WHAT TO PRODUCE:
Write the material out again, line by line, exactly as it is.
..............................
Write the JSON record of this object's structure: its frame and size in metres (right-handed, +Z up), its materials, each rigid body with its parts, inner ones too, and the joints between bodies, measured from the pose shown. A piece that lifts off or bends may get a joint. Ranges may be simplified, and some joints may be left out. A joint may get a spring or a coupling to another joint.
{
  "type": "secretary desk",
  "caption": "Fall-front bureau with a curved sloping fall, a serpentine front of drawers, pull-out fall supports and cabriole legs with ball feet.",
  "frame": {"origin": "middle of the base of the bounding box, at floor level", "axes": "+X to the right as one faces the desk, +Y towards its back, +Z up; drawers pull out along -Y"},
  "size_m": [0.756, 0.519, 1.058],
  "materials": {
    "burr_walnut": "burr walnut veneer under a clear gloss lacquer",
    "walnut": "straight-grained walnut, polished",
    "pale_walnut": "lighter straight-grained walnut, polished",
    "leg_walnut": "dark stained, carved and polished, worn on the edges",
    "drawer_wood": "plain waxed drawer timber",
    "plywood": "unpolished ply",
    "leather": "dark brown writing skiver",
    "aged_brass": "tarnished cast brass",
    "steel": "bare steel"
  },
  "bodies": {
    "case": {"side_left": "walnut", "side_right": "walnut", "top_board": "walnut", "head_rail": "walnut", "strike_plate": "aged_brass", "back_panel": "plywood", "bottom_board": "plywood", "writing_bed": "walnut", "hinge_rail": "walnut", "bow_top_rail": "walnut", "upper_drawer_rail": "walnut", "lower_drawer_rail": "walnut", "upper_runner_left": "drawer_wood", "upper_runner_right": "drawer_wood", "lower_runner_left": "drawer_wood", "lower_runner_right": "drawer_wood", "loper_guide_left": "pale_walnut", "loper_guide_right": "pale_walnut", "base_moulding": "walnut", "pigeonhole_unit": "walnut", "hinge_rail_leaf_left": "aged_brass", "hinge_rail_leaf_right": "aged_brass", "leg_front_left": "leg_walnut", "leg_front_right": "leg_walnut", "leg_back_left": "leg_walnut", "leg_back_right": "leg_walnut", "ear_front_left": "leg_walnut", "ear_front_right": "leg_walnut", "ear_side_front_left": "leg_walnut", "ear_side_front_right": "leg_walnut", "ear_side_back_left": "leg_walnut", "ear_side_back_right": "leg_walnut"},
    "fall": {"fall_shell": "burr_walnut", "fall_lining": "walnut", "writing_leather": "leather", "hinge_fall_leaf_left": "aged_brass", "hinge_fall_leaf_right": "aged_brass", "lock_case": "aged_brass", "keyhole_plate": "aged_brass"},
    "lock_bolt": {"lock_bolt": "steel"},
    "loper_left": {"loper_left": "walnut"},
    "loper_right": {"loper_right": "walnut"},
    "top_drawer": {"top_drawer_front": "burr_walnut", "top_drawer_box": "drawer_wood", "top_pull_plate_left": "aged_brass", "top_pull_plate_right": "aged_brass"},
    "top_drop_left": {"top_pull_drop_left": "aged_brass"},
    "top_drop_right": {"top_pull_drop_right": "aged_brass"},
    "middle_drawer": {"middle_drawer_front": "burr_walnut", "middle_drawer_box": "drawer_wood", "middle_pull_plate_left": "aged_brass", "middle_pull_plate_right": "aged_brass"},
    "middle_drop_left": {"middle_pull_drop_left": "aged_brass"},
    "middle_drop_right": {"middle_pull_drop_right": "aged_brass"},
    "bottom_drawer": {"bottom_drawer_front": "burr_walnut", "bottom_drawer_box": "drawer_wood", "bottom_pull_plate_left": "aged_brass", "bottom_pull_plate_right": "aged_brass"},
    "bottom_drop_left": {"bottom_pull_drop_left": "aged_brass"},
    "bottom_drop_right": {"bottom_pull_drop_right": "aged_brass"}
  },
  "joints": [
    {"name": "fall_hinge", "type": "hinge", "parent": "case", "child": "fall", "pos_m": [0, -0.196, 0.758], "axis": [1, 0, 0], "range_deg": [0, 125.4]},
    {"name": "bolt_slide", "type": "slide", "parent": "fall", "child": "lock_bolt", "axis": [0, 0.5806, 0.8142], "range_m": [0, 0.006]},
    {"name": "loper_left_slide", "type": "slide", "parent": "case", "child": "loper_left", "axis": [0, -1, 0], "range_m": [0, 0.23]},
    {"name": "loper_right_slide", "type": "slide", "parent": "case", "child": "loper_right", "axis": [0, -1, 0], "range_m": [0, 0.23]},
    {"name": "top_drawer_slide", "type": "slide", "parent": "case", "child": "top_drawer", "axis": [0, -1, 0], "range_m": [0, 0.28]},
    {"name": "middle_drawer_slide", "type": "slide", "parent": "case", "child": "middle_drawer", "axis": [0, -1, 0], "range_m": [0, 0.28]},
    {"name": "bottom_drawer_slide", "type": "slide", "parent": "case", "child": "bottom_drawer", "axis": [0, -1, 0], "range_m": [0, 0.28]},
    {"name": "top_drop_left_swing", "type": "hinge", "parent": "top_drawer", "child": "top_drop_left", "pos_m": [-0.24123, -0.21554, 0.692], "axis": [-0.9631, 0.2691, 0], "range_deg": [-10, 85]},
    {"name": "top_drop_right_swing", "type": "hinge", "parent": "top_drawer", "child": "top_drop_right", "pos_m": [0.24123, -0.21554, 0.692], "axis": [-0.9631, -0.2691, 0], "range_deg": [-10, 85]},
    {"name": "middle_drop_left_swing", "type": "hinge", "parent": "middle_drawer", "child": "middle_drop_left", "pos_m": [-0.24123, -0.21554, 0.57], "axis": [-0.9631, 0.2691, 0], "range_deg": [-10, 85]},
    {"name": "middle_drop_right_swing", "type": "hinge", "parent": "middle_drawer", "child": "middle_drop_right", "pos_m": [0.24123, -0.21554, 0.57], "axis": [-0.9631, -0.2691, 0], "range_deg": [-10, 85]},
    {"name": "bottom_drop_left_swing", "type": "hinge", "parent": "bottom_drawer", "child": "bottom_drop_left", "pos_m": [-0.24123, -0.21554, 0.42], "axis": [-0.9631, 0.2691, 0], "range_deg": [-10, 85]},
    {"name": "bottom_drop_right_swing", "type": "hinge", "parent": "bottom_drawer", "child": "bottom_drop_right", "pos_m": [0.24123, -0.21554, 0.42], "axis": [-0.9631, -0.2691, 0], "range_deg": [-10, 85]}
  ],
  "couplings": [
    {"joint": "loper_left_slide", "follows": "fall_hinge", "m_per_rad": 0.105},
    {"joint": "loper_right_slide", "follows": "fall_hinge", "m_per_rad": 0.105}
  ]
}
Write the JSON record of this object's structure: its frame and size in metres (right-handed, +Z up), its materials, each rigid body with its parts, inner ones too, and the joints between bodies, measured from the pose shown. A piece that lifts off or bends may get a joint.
..............................
OUTPUT FOR THIS EXERCISE:
Write the JSON record of this object's structure: its frame and size in metres (right-handed, +Z up), its materials, each rigid body with its parts, inner ones too, and the joints between bodies, measured from the pose shown. A piece that lifts off or bends may get a joint. Ranges may be simplified, and some joints may be left out. A joint may get a spring or a coupling to another joint.
{
  "type": "secretary desk",
  "caption": "Fall-front bureau with a curved sloping fall, a serpentine front of drawers, pull-out fall supports and cabriole legs with ball feet.",
  "frame": {"origin": "middle of the base of the bounding box, at floor level", "axes": "+X to the right as one faces the desk, +Y towards its back, +Z up; drawers pull out along -Y"},
  "size_m": [0.756, 0.519, 1.058],
  "materials": {
    "burr_walnut": "burr walnut veneer under a clear gloss lacquer",
    "walnut": "straight-grained walnut, polished",
    "pale_walnut": "lighter straight-grained walnut, polished",
    "leg_walnut": "dark stained, carved and polished, worn on the edges",
    "drawer_wood": "plain waxed drawer timber",
    "plywood": "unpolished ply",
    "leather": "dark brown writing skiver",
    "aged_brass": "tarnished cast brass",
    "steel": "bare steel"
  },
  "bodies": {
    "case": {"side_left": "walnut", "side_right": "walnut", "top_board": "walnut", "head_rail": "walnut", "strike_plate": "aged_brass", "back_panel": "plywood", "bottom_board": "plywood", "writing_bed": "walnut", "hinge_rail": "walnut", "bow_top_rail": "walnut", "upper_drawer_rail": "walnut", "lower_drawer_rail": "walnut", "upper_runner_left": "drawer_wood", "upper_runner_right": "drawer_wood", "lower_runner_left": "drawer_wood", "lower_runner_right": "drawer_wood", "loper_guide_left": "pale_walnut", "loper_guide_right": "pale_walnut", "base_moulding": "walnut", "pigeonhole_unit": "walnut", "hinge_rail_leaf_left": "aged_brass", "hinge_rail_leaf_right": "aged_brass", "leg_front_left": "leg_walnut", "leg_front_right": "leg_walnut", "leg_back_left": "leg_walnut", "leg_back_right": "leg_walnut", "ear_front_left": "leg_walnut", "ear_front_right": "leg_walnut", "ear_side_front_left": "leg_walnut", "ear_side_front_right": "leg_walnut", "ear_side_back_left": "leg_walnut", "ear_side_back_right": "leg_walnut"},
    "fall": {"fall_shell": "burr_walnut", "fall_lining": "walnut", "writing_leather": "leather", "hinge_fall_leaf_left": "aged_brass", "hinge_fall_leaf_right": "aged_brass", "lock_case": "aged_brass", "keyhole_plate": "aged_brass"},
    "lock_bolt": {"lock_bolt": "steel"},
    "loper_left": {"loper_left": "walnut"},
    "loper_right": {"loper_right": "walnut"},
    "top_drawer": {"top_drawer_front": "burr_walnut", "top_drawer_box": "drawer_wood", "top_pull_plate_left": "aged_brass", "top_pull_plate_right": "aged_brass"},
    "top_drop_left": {"top_pull_drop_left": "aged_brass"},
    "top_drop_right": {"top_pull_drop_right": "aged_brass"},
    "middle_drawer": {"middle_drawer_front": "burr_walnut", "middle_drawer_box": "drawer_wood", "middle_pull_plate_left": "aged_brass", "middle_pull_plate_right": "aged_brass"},
    "middle_drop_left": {"middle_pull_drop_left": "aged_brass"},
    "middle_drop_right": {"middle_pull_drop_right": "aged_brass"},
    "bottom_drawer": {"bottom_drawer_front": "burr_walnut", "bottom_drawer_box": "drawer_wood", "bottom_pull_plate_left": "aged_brass", "bottom_pull_plate_right": "aged_brass"},
    "bottom_drop_left": {"bottom_pull_drop_left": "aged_brass"},
    "bottom_drop_right": {"bottom_pull_drop_right": "aged_brass"}
  },
  "joints": [
    {"name": "fall_hinge", "type": "hinge", "parent": "case", "child": "fall", "pos_m": [0, -0.196, 0.758], "axis": [1, 0, 0], "range_deg": [0, 125.4]},
    {"name": "bolt_slide", "type": "slide", "parent": "fall", "child": "lock_bolt", "axis": [0, 0.5806, 0.8142], "range_m": [0, 0.006]},
    {"name": "loper_left_slide", "type": "slide", "parent": "case", "child": "loper_left", "axis": [0, -1, 0], "range_m": [0, 0.23]},
    {"name": "loper_right_slide", "type": "slide", "parent": "case", "child": "loper_right", "axis": [0, -1, 0], "range_m": [0, 0.23]},
    {"name": "top_drawer_slide", "type": "slide", "parent": "case", "child": "top_drawer", "axis": [0, -1, 0], "range_m": [0, 0.28]},
    {"name": "middle_drawer_slide", "type": "slide", "parent": "case", "child": "middle_drawer", "axis": [0, -1, 0], "range_m": [0, 0.28]},
    {"name": "bottom_drawer_slide", "type": "slide", "parent": "case", "child": "bottom_drawer", "axis": [0, -1, 0], "range_m": [0, 0.28]},
    {"name": "top_drop_left_swing", "type": "hinge", "parent": "top_drawer", "child": "top_drop_left", "pos_m": [-0.24123, -0.21554, 0.692], "axis": [-0.9631, 0.2691, 0], "range_deg": [-10, 85]},
    {"name": "top_drop_right_swing", "type": "hinge", "parent": "top_drawer", "child": "top_drop_right", "pos_m": [0.24123, -0.21554, 0.692], "axis": [-0.9631, -0.2691, 0], "range_deg": [-10, 85]},
    {"name": "middle_drop_left_swing", "type": "hinge", "parent": "middle_drawer", "child": "middle_drop_left", "pos_m": [-0.24123, -0.21554, 0.57], "axis": [-0.9631, 0.2691, 0], "range_deg": [-10, 85]},
    {"name": "middle_drop_right_swing", "type": "hinge", "parent": "middle_drawer", "child": "middle_drop_right", "pos_m": [0.24123, -0.21554, 0.57], "axis": [-0.9631, -0.2691, 0], "range_deg": [-10, 85]},
    {"name": "bottom_drop_left_swing", "type": "hinge", "parent": "bottom_drawer", "child": "bottom_drop_left", "pos_m": [-0.24123, -0.21554, 0.42], "axis": [-0.9631, 0.2691, 0], "range_deg": [-10, 85]},
    {"name": "bottom_drop_right_swing", "type": "hinge", "parent": "bottom_drawer", "child": "bottom_drop_right", "pos_m": [0.24123, -0.21554, 0.42], "axis": [-0.9631, -0.2691, 0], "range_deg": [-10, 85]}
  ],
  "couplings": [
    {"joint": "loper_left_slide", "follows": "fall_hinge", "m_per_rad": 0.105},
    {"joint": "loper_right_slide", "follows": "fall_hinge", "m_per_rad": 0.105}
  ]
}
Write the JSON record of this object's structure: its frame and size in metres (right-handed, +Z up), its materials, each rigid body with its parts, inner ones too, and the joints between bodies, measured from the pose shown. A piece that lifts off or bends may get a joint.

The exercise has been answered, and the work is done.